There have been some smashing successes for Scanmar too. Seattle's Mark Schrader used a Monitor during his 27,000, nine month circumnavigation around the five great capes of the Southern Ocean on a Valiant 40 in 1982-83. Mark brought the vane to the Seattle Boat Show after the trip and Hans simply polished it a little and put it on display. Showgoers thought it was brand new. Other notables who've used a Monitor are circumnavigator Andrew Urbanczyk, grandmother Alice Hager, who singlehanded non-stop from S.F. to Japan in 1984, and blind sailor Hank Dekker, who soloed to Hawaii on his sloop Dark Star. Singlehanded TransPac winner Mark Rudiger had a Navik system onboard on his 29-ft Shadowfox last year, too.

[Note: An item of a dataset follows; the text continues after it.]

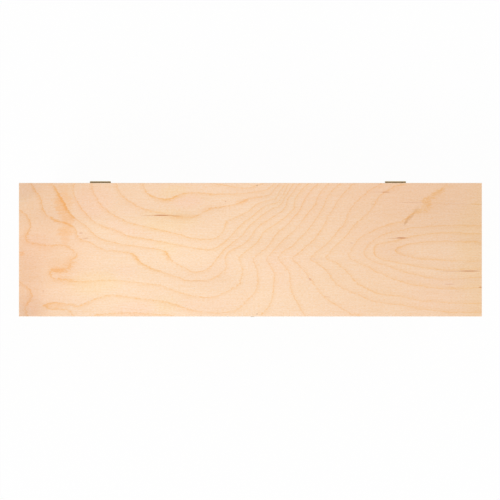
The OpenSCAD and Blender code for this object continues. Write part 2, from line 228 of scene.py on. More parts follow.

Civilized life has not only brought Hans and Carl some measure of success, but also steady living partners. Carl married a fellow Swede shortly after returning from the trip, and Hans has been living with his girlfriend for almost seven years. They still don't consider themselves completely domesticated, though. Carl has one tie, which he wears only when forced to, and Hans finds his old narrow ties are back in fashion, obviating the need for any new ones. And now that they've established that financial base they knew they needed, it's not out of the question that they'll go back to sea. Getting used to not wearing shoes again wouldn't be hard to do.
Shimon Van Collie -- latitude 38
In order to pursue other goals, Carl sold his half of the business to Hans in May 1987, and Hans is now the sole owner of Scanmar International.